Of this, the cost to the government was £4.8bn, while the private sector bill was £8bn.

“We must also protect our international reputation,” she said. “The continued lack of import controls on animal and plant products risks our trade partners losing confidence in the quality of our exports, particularly if there is a serious outbreak.”

She said that about half of the £330m in extra costs would be for expert health certificates.
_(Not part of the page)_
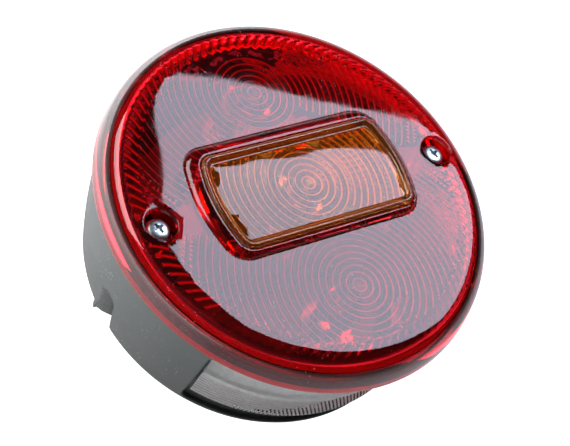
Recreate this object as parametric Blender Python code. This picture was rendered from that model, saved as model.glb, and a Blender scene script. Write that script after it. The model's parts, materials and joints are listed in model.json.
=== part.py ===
"""Round trailer tail light, 140 mm across, lying on its flat back.

Frame: metres, +Z out of the lens, origin at the centre of the rear mounting face.
The number plate window looks towards -Y, which is down when the lamp is in use.
Stop lamp above (+Y), direction indicator in the middle, tail lamp below (-Y).
"""

from math import asin, cos, degrees, pi, radians, sin, sqrt

import bmesh
import bpy

# ---------------------------------------------------------------- driving dimensions
GAP = 0.0003  # between pieces that touch

RIM_Z = 0.045  # joint face between lens and housing
LENS_RADIUS = 0.070
LENS_FACE_Z = 0.0573  # edge of the flat front face
LENS_CROWN = 0.0007  # the face is slightly domed
LENS_WALL = 0.0024
LENS_LEDGE_RADIUS = 0.063  # inner edge of the ledge that sits on the housing
LENS_LEDGE = 0.0032

REAR_RADIUS = 0.0605
FRONT_RADIUS = 0.0679
WALL_BULGE = 0.0010
WALL = 0.0030
FLOOR = 0.0025
HOUSING_TOP = RIM_Z - GAP
GROOVE = (0.0631, 0.0663, 0.0422)  # inner radius, outer radius, bottom of the seal groove

WINDOW_HALF_WIDTH = 0.0372  # amber window, at mid height
WINDOW_HALF_HEIGHT = 0.0178
WINDOW_BOW = 0.0030  # how far its short sides bow outwards
WINDOW_CORNER = 0.0050
AMBER_TOP = 0.0610
AMBER_FACE = 0.0600
AMBER_BASE = 0.0542

SCREW_X = 0.0563  # lens screws, left and right of the centre
WELL_RADIUS = 0.0054
SEAT_Z = 0.0506
SCREW_HEAD_RADIUS = 0.0040
SCREW_HEAD_TOP = 0.0550
SCREW_SHANK_RADIUS = 0.0020
SCREW_TIP_Z = 0.0300
WASHER = 0.0008
COLUMN_RADIUS = 0.0062

PLATE_HALF_ANGLE = 52.0  # number plate recess, either side of -Y, in degrees
PLATE_RECESS_RADIUS = 0.0590
PLATE_RECESS_Z = (0.0035, 0.0410)
PLATE_OPENING_Z = (0.0155, 0.0375)
PLATE_OPENING_ANGLE = 46.0
PLATE_RIDGE = (0.0634, 0.0298)  # radius and height of the clear window's ridge

NOTCH_HALF_WIDTH = 0.0052
NOTCH_TOP = 0.0190
TUNNEL_WALL = 0.0028
TUNNEL_END_X = -0.0385
GROMMET_Z = 0.0100
GROMMET_BORE = 0.0031
GROMMET_NECK = 0.0040

CARRIER_Z = (0.0160, 0.0176)
CARRIER_RADIUS = 0.053
POSTS = ((0.040, 0.025), (-0.040, 0.025), (0.034, -0.027), (-0.034, -0.027))
MOUNTING_HOLES = ((-0.0225, 0.0245), (0.0225, 0.0245))
MOUNTING_HOLE_RADIUS = 0.0033

BULB_Y = {"stop": 0.0385, "indicator": 0.0, "tail": -0.0385}
BULB_SHAPE = {"stop": (0.0125, 0.0527), "indicator": (0.0125, 0.0527), "tail": (0.0093, 0.0430)}
CAP_RADIUS = 0.0075
CAP_Z = (0.0083, 0.0245)
PIN_Z = 0.0149
PIN_RADIUS = 0.0010
PIN_REACH = 0.00895
SOCKET_RADIUS = (0.0078, 0.0084)
SOCKET_Z = (0.0042, 0.0187)
SLOT_HALF = 0.0013
TWIST = 18.0  # degrees from locked to free
STRIP_Z = (0.0028, 0.0034)
BLADE_X = -0.031
BLADE_HALF_WIDTH = 0.00315

HOUSING_STEPS = 60
LENS_STEPS = 60

# ---------------------------------------------------------------- materials


def material(name, colour, roughness, metallic=0.0, transmission=0.0):
    made = bpy.data.materials.new(name)
    made.use_nodes = True
    shader = made.node_tree.nodes["Principled BSDF"]
    shader.inputs["Base Color"].default_value = (*colour, 1.0)
    shader.inputs["Roughness"].default_value = roughness
    shader.inputs["Metallic"].default_value = metallic
    shader.inputs["Transmission Weight"].default_value = transmission
    made.diffuse_color = (*colour, 1.0)
    return made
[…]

However, she said this is a reduction on the initial £520m annual estimate until the government decided to introduce less onerous border controls earlier this year.

Creasy warned it would ultimately be consumers who end up paying more for food and products as firms hope to pass on higher costs through price rises.

“British companies struggling with border paperwork to import food will have little choice over these charges meaning it’s likely British consumers will have to pick up the bill,” she said.

From 30 January, imports of items including medium-risk animal products, plants and plant products and high-risk food of non-animal origin from the EU will require health certificates, followed by physical inspections of these goods at the UK border from the end of April next year.

In the final phase, safety and security declarations for EU imports will come into force from the end of October 2024, with physical checks costing up to £43 a time.

However, farmers and veterinary groups have welcomed the new border checks saying that as well as protecting biosecurity it would help level terms of trade for British exporters who have faced full EU border checks since 1 January 2021.